The study of his own advantage naturally, or rather necessarily, leads him to prefer that employment which is most advantageous to the society (Smith, 1776, 486).
After all, raising the standard of living is not just about having more money, just like how the wealth of a nation is not strictly measured by its monetary output. In fact, Adam Smith argues that “every man is rich or poor according to the degree in which he can afford to enjoy the necessaries, conveniences, and amusements of human life”, stating that wealth should be defined as the level of satisfaction an individual or a whole country of citizens experience (Smith, 1776, 28).
Automation is not just limited to improving efficiency in the workplace and ensuring worker safety; its presence in almost every single part of our lives has arguably improved the quality of our lives.

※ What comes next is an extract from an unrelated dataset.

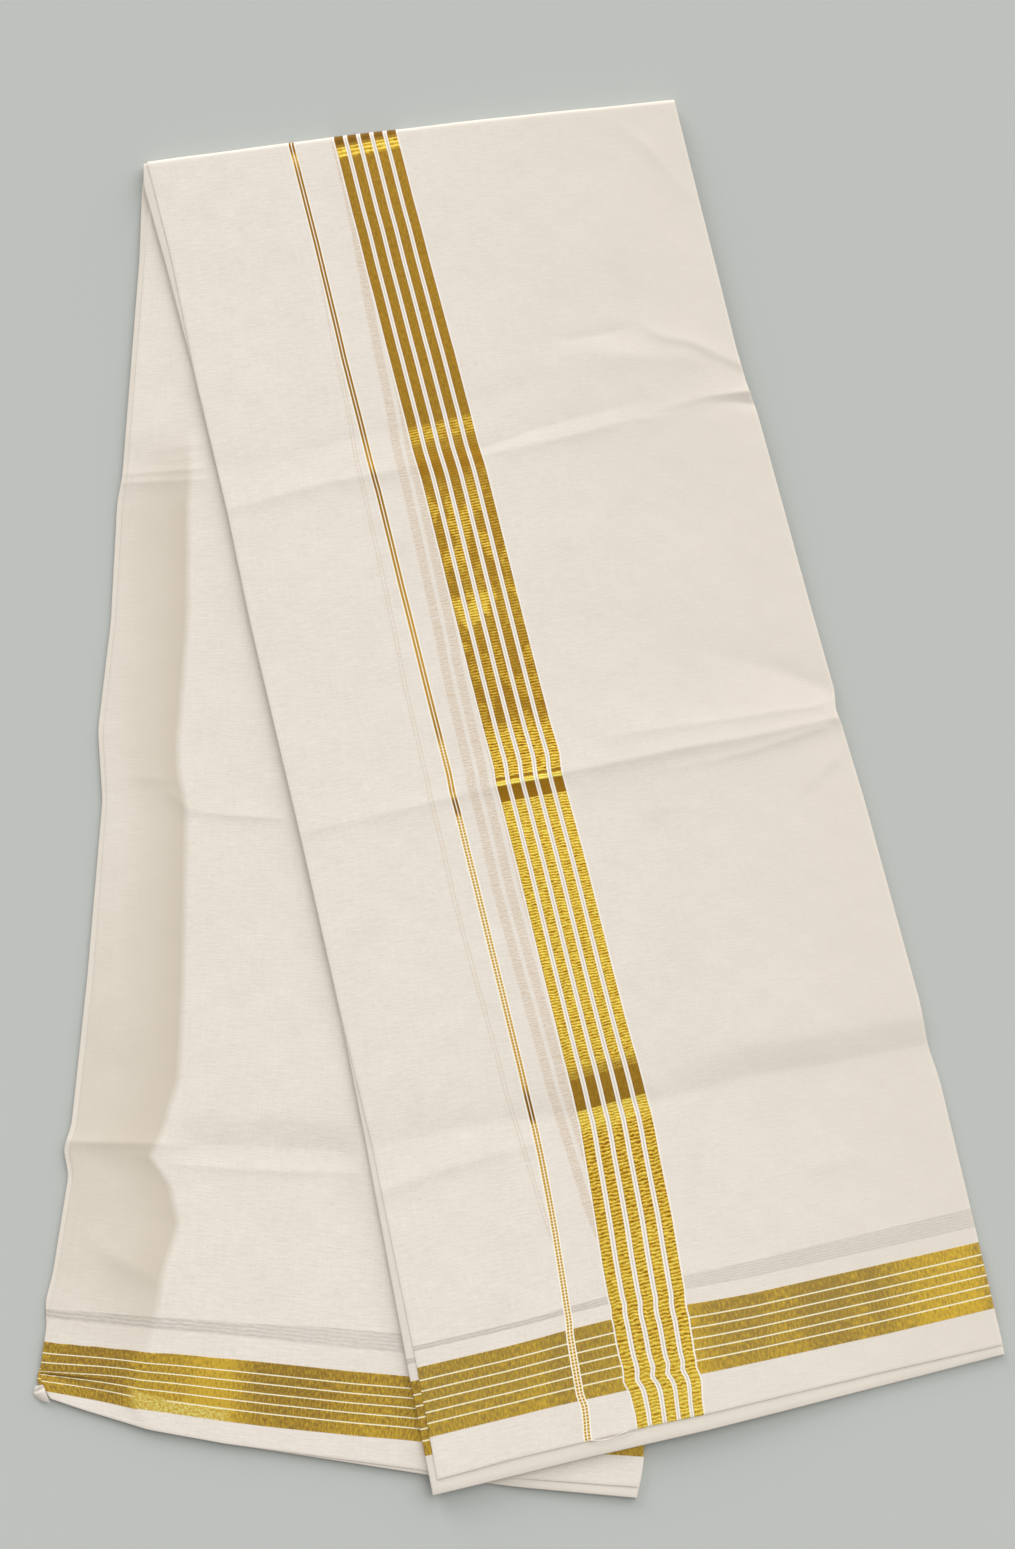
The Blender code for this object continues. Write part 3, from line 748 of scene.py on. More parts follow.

It produces more leisure time and saves people from unpleasant tasks, and technology will allow people to focus on more engaging work while reducing consumer costs. When there is greater satisfaction in the society as a whole, people are more motivated to work hard to reap greater benefits, which pushes the economy forward and results in overall rising prosperity. The federal government can then utilize more of its GDP to invest in infrastructure, improve health care systems and provide access to education for the poor, contributing to a recurring cycle of accumulative wealth.
Automation, whether within the workforce or in society as a whole, benefits the country and the wealth of the nation, measured by satisfaction as defined by Adam Smith. Through extrapolating from The Wealth of Nations, we can observe the greater efficiency of industrial production, the opportunity to upgrade education to better prepare citizens for a workplace of the future, and greater enjoyment of life in general that automation brings to the table.
Otteson, J. R. (2018). The Essential Adam Smith. The Fraser Institute.
Smith, A., & Cannan, E. (2019). The wealth of nations. Mineola, NY: Ixia Press.